[Stored items from a collection]
□ □ □ □ □ □ □

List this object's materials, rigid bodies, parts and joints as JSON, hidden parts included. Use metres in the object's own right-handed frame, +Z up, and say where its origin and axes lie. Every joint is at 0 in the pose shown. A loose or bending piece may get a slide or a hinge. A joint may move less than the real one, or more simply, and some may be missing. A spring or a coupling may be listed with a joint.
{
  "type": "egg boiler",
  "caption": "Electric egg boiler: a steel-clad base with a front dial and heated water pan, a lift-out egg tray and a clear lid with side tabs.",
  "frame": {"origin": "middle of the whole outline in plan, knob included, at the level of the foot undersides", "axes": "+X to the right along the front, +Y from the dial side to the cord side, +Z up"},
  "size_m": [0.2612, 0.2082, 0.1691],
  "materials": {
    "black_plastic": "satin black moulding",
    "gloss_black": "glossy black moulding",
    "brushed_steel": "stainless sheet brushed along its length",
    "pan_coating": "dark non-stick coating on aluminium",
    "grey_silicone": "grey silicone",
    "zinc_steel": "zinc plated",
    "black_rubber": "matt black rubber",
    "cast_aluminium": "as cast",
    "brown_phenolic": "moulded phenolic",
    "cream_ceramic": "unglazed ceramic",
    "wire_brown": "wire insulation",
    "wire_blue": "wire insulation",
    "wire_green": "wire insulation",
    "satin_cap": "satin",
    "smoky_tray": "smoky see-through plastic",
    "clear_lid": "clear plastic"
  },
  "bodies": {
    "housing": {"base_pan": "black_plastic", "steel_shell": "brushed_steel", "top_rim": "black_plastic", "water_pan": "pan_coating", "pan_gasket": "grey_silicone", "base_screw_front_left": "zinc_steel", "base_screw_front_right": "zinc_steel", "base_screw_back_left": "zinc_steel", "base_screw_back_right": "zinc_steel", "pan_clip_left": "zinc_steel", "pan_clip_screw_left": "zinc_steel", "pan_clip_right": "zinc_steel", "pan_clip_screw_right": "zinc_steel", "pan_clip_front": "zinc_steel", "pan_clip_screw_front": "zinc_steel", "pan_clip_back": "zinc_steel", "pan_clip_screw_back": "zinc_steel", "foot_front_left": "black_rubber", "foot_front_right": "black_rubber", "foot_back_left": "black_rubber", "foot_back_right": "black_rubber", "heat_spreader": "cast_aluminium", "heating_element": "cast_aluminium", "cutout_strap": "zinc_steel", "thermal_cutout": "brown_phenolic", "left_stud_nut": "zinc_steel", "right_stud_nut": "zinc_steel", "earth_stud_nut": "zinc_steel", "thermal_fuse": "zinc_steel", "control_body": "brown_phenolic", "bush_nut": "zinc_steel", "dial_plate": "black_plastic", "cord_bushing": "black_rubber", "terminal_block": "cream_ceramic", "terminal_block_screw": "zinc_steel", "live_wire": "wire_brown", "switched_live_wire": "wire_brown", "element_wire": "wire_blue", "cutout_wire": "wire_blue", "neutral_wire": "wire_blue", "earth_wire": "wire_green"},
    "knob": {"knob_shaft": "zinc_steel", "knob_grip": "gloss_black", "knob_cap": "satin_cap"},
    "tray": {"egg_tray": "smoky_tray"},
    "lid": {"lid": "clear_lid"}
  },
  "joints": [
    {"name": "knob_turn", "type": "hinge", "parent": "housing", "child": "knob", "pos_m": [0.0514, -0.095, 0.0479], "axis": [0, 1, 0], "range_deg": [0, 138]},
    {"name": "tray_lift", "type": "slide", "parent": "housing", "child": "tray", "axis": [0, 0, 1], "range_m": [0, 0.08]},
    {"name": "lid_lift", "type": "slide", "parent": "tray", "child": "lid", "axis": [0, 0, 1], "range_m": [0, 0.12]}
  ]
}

□ □ □ □ □ □ □

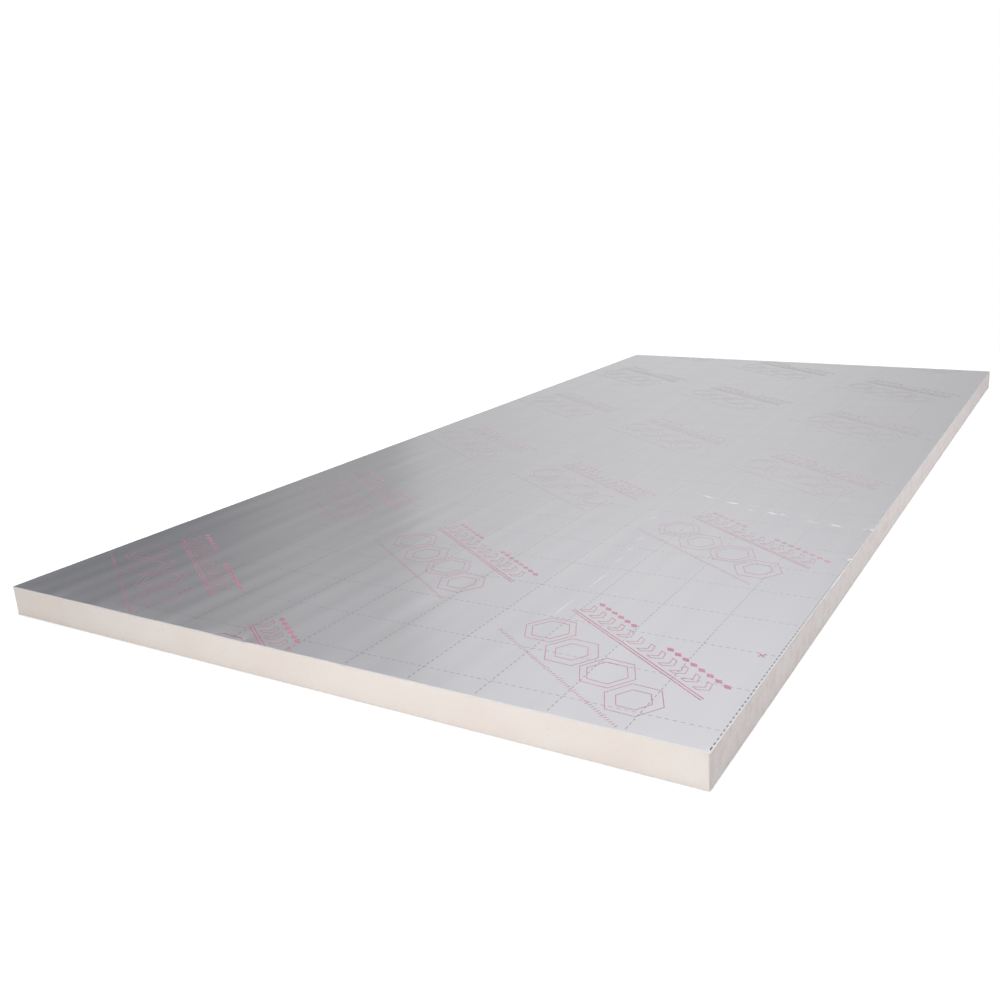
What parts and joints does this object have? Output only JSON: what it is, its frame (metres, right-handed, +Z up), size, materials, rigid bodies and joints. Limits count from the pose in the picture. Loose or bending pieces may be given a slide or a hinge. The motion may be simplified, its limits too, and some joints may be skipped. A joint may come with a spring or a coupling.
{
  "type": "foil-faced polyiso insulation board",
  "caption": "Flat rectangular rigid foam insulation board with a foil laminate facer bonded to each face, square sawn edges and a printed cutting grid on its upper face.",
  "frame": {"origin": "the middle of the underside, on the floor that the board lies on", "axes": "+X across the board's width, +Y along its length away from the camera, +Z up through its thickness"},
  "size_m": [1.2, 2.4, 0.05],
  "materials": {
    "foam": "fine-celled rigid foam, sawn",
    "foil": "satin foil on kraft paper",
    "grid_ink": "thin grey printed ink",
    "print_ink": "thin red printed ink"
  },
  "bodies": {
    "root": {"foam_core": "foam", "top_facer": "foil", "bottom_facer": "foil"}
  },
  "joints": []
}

□ □ □ □ □ □ □

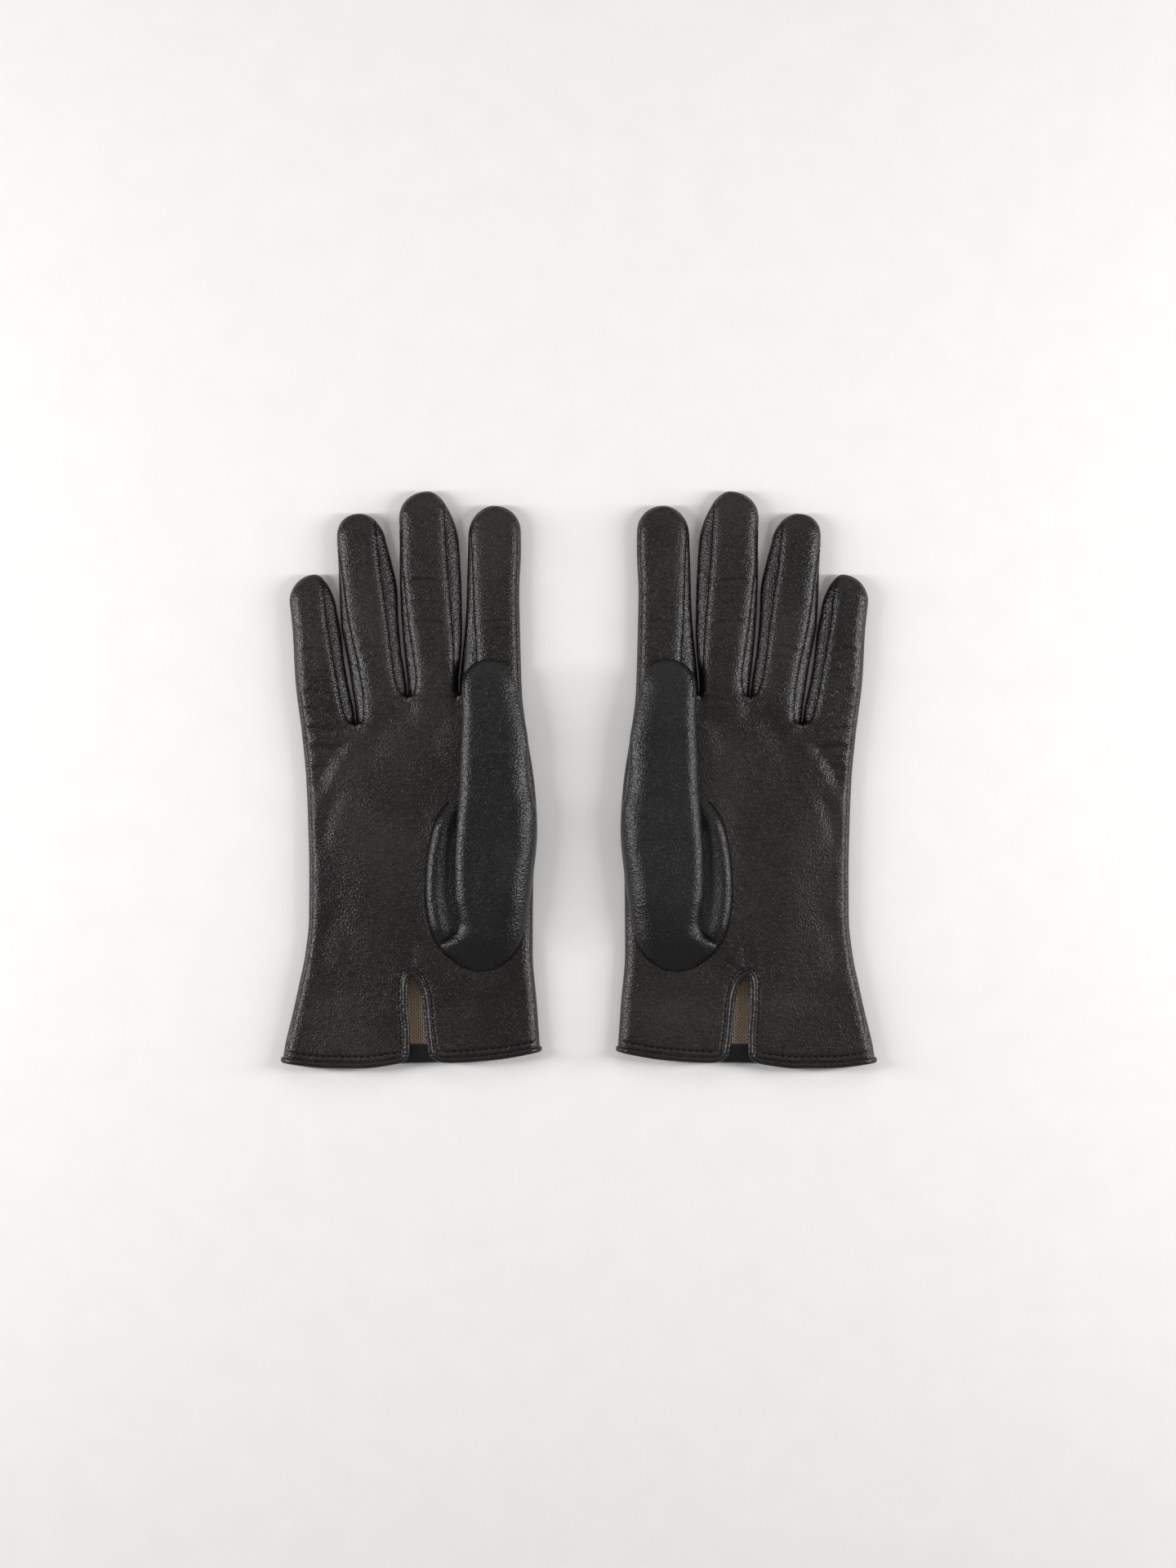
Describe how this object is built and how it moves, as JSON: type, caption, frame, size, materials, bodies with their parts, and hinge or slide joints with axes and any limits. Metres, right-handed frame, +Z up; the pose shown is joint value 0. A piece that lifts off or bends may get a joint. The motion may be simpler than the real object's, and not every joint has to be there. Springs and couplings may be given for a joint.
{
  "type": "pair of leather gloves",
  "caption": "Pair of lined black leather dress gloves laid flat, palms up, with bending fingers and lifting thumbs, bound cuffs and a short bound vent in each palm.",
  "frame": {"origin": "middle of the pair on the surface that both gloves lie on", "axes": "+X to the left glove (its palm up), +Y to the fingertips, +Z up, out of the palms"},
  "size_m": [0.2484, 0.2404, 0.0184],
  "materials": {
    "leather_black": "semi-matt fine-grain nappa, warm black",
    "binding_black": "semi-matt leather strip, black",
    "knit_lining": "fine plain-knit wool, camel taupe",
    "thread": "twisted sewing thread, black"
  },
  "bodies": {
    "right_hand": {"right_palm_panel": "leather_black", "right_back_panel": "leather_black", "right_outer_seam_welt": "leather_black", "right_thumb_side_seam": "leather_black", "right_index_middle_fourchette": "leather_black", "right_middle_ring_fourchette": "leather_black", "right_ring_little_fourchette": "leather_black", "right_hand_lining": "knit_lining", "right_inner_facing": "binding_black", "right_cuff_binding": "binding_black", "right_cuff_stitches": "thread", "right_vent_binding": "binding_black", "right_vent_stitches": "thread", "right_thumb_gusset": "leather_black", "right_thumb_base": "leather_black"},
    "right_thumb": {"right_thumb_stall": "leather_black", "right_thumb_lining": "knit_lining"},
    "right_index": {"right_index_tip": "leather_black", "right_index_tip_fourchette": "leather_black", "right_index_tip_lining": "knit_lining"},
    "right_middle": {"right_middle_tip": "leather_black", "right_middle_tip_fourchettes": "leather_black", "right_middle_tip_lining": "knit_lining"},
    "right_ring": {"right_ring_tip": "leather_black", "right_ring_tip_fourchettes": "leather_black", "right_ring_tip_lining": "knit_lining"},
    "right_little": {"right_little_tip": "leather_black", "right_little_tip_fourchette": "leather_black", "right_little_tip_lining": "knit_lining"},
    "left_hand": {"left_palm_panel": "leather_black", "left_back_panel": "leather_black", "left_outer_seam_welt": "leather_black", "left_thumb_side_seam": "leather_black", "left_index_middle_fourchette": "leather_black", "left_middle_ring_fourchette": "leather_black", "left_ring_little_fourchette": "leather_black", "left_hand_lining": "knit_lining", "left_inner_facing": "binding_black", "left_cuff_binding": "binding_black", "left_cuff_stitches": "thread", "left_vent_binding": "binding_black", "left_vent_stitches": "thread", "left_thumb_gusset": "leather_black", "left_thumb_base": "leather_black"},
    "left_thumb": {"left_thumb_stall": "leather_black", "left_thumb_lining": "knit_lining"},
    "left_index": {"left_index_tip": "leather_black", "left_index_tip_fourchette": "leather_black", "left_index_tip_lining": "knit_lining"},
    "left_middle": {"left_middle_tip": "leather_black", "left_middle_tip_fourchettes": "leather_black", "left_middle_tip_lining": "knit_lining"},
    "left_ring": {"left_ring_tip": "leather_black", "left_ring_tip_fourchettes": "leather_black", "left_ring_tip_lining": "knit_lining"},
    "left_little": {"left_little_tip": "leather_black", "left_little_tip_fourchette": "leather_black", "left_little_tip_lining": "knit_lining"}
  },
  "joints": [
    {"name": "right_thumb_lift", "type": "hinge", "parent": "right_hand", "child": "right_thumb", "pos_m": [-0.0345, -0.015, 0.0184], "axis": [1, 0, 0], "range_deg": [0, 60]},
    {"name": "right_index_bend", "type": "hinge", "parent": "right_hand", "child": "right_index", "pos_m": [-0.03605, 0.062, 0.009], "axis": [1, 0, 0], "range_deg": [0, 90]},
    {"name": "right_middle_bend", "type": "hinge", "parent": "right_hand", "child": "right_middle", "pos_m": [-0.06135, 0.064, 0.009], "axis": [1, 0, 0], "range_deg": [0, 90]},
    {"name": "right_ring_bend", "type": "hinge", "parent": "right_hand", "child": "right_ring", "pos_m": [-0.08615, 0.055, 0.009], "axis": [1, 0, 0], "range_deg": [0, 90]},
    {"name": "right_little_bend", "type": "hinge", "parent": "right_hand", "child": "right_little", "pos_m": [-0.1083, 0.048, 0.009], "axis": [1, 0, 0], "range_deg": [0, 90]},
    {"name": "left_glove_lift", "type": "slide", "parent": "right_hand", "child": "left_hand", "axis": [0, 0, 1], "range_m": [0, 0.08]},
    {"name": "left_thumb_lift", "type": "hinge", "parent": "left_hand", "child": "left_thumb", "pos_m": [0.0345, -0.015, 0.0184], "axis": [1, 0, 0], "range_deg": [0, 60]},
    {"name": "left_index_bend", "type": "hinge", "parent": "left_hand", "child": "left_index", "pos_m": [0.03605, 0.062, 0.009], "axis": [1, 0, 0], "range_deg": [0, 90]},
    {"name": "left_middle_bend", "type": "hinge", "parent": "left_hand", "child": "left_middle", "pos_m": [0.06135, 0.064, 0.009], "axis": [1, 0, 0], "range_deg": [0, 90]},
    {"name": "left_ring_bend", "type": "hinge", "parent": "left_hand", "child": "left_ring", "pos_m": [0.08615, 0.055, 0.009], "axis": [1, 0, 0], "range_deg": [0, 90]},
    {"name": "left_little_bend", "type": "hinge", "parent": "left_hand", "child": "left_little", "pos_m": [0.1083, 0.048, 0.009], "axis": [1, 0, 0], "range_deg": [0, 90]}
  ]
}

□ □ □ □ □ □ □

#### Work to be completed
Your task is to gather every line with the word "included" and copy it.

#### Exercise solution
List this object's materials, rigid bodies, parts and joints as JSON, hidden parts included. Use metres in the object's own right-handed frame, +Z up, and say where its origin and axes lie. Every joint is at 0 in the pose shown. A loose or bending piece may get a slide or a hinge. A joint may move less than the real one, or more simply, and some may be missing. A spring or a coupling may be listed with a joint.
  "frame": {"origin": "middle of the whole outline in plan, knob included, at the level of the foot undersides", "axes": "+X to the right along the front, +Y from the dial side to the cord side, +Z up"},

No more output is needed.